Last night I went to see the TIFF film Maudie, a biopic about the Nova Scotia folk artist Maud Lewis (1903-1970). It's a beautiful movie and Sally Hawkins delivers a pitch-perfect performance as the title character but what really struck me was the script by Sherry White.

Maud Lewis is famed for her paintings - cheerful, primary coloured evocations of rural Nova Scotia and fuzzy cats - but what is truly incredible about her work is the fact that she could create any of it at all. Lewis suffered from birth defects that left her hunch-backed with deformed fingers and a chin that pressed into her chest. As a child she developed juvenile rheumatoid arthritis, a condition that worsened over time so that by the end of her life, she was confined to a small corner of her one room cottage where she spent all her time painting by the window, the only available source of light.

But Maudie is not a film about disability. Certainly, Lewis' hobbled walk and odd gait, her crippled hands, these are all present from the start, but her physical limitations aren't the point of the story.
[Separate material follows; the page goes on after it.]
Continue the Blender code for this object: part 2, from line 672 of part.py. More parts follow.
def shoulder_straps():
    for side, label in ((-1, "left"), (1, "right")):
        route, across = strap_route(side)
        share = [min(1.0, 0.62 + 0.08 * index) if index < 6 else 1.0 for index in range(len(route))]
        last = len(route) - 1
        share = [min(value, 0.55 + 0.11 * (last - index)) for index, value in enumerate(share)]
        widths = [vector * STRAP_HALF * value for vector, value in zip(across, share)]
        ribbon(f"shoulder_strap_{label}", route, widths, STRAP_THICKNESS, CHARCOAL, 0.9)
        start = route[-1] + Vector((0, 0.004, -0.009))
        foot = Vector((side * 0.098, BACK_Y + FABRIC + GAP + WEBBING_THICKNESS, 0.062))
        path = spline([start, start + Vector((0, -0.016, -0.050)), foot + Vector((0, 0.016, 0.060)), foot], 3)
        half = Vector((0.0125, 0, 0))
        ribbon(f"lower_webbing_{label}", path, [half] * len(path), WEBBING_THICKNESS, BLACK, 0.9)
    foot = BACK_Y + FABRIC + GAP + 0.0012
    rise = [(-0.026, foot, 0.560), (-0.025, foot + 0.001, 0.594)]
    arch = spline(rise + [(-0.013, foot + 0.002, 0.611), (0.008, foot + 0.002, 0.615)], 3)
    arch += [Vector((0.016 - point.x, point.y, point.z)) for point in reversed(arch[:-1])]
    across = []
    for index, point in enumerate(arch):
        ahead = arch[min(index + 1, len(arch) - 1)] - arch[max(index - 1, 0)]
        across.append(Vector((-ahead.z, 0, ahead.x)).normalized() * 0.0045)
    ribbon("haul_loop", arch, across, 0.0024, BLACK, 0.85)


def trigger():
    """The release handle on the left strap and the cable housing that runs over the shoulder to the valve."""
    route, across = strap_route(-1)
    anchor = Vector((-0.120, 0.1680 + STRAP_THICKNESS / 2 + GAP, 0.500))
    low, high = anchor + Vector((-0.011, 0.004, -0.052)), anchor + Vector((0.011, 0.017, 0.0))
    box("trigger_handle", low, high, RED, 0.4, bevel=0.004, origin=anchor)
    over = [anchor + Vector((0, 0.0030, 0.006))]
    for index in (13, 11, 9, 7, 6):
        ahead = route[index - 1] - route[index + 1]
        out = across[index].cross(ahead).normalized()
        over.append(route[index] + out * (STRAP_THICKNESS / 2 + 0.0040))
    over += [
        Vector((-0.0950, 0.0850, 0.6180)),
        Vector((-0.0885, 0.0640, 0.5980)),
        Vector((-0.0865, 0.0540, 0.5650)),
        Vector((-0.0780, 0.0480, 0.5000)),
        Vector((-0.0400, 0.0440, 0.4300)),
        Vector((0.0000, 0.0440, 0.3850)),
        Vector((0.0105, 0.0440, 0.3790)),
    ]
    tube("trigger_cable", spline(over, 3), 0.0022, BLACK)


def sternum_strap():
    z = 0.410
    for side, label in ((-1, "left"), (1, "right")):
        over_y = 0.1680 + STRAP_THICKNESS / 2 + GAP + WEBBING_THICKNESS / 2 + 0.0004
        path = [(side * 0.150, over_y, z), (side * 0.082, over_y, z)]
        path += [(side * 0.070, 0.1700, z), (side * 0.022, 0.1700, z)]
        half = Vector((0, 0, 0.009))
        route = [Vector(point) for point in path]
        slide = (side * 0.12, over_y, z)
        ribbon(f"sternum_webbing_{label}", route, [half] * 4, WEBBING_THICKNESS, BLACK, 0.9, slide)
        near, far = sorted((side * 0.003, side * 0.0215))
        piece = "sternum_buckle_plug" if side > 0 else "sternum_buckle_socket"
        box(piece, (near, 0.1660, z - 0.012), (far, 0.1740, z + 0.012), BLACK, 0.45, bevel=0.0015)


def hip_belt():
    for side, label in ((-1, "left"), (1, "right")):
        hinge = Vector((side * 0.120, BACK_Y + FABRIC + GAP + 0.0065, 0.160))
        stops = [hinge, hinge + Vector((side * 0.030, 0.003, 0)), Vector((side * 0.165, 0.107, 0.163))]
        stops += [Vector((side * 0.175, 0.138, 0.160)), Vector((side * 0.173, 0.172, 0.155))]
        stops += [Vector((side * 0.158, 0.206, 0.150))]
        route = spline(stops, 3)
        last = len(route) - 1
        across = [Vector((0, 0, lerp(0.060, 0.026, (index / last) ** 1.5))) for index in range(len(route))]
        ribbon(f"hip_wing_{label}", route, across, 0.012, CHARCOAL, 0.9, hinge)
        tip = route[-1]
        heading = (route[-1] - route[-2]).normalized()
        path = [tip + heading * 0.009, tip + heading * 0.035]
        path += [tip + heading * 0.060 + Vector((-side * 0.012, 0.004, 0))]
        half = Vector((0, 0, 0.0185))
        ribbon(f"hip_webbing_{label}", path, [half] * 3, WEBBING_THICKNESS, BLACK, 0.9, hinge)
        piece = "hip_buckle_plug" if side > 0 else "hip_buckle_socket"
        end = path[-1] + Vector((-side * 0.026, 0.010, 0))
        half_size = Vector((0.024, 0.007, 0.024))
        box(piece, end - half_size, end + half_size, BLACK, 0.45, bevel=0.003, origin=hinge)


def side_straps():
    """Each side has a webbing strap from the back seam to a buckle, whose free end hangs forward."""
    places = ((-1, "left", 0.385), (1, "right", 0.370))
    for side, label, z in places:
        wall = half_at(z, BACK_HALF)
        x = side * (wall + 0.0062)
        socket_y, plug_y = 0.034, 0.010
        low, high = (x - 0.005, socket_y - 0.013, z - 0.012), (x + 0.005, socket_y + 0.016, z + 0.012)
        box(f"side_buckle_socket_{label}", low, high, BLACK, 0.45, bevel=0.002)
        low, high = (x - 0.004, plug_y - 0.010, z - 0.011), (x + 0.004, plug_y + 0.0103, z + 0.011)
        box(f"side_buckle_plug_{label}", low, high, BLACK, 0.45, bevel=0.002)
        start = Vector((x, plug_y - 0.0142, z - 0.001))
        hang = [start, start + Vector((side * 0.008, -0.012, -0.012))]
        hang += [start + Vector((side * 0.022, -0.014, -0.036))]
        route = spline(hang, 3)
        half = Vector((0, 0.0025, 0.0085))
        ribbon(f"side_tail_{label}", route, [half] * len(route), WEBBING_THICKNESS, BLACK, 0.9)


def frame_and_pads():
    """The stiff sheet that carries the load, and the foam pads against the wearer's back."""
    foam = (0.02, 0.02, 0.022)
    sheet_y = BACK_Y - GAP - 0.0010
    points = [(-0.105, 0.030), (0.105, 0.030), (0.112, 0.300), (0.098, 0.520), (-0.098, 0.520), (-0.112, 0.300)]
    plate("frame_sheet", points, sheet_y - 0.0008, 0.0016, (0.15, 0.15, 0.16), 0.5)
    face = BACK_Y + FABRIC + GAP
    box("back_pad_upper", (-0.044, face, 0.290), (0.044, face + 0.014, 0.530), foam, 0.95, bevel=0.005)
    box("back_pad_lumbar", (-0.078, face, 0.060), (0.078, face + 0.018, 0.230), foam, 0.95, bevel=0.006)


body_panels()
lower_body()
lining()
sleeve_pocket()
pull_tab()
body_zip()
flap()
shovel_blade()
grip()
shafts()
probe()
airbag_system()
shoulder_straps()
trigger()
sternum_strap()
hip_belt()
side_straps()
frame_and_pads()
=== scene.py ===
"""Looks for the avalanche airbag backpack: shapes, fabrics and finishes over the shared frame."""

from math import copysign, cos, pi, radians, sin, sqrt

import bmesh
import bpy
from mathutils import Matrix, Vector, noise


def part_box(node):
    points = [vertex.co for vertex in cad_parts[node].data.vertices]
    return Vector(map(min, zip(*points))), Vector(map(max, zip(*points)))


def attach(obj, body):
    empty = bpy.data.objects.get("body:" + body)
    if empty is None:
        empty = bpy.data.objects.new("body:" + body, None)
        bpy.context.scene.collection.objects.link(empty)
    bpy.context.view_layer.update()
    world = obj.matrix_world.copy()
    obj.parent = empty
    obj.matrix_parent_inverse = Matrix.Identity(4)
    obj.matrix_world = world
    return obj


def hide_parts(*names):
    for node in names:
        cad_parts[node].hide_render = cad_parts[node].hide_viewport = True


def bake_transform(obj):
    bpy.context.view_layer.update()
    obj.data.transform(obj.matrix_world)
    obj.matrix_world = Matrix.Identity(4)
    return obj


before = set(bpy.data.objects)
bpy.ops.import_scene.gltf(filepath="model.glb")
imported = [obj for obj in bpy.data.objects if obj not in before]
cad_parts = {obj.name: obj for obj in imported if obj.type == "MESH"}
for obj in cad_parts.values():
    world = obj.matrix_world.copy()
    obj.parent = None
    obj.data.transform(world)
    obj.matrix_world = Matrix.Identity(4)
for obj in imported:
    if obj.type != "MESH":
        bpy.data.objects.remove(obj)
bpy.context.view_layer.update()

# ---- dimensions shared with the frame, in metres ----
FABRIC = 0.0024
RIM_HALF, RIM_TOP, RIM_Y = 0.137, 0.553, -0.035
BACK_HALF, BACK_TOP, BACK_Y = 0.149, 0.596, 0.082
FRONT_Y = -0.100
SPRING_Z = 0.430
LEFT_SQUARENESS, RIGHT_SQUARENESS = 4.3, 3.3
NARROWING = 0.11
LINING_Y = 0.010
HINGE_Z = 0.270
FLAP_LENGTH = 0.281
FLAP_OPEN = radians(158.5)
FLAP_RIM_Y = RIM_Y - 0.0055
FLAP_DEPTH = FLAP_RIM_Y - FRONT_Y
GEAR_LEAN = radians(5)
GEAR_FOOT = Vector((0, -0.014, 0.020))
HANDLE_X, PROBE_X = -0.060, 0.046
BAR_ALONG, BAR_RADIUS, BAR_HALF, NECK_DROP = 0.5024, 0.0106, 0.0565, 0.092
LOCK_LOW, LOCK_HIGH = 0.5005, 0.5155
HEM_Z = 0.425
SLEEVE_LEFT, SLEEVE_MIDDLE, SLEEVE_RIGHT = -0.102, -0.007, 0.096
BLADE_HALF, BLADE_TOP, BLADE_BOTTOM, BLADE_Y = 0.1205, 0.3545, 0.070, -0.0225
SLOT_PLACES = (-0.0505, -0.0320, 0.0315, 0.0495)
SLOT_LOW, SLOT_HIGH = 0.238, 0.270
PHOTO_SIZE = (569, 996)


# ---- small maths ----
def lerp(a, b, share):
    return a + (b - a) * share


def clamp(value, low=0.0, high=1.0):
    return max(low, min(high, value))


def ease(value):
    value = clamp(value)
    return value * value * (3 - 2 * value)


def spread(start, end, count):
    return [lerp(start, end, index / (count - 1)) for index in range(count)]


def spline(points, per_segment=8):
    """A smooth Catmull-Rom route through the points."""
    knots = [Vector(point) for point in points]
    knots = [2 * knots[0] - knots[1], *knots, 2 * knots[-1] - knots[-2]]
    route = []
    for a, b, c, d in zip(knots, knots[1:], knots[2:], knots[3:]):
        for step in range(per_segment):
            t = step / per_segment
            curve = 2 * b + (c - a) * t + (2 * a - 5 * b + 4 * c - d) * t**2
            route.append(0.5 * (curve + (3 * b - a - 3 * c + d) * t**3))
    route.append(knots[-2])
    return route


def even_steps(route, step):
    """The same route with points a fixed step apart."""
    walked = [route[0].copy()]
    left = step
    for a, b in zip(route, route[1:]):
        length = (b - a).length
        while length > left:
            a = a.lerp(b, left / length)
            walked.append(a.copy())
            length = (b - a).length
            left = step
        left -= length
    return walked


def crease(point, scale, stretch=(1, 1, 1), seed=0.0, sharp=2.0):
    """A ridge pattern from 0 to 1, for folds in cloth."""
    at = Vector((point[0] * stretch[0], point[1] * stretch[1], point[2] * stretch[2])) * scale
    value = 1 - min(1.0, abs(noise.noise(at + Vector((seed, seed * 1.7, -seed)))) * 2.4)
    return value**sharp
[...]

If anything, they blend in with all the obstacles of her life - the early loss of both parents, an out-of-wedlock pregnancy, poverty, a callous brother and aunt. At its core, Maudie is a love story. Not a love story about a cripple, a love story about an artist and a fish peddler, "two odd socks" thrown together by life. This is so powerful.

Also powerful is the dialogue which was wry and concise and rang true to life. At one point Lewis and her husband have an argument in a car. It's a turning point in the plot, the only real fight the two characters have. And what is fantastic is their dialogue which is at cross purposes. Each character has a different grievance to get off their chest. Everett speaks over Maud; he says one thing but really he means another. She tries to tell him something but can't get the words out. And of course the audience gets it. The careful writing in the script has brought us to a place where we know these characters. We understand the subtext. And the film is stronger for the restraint.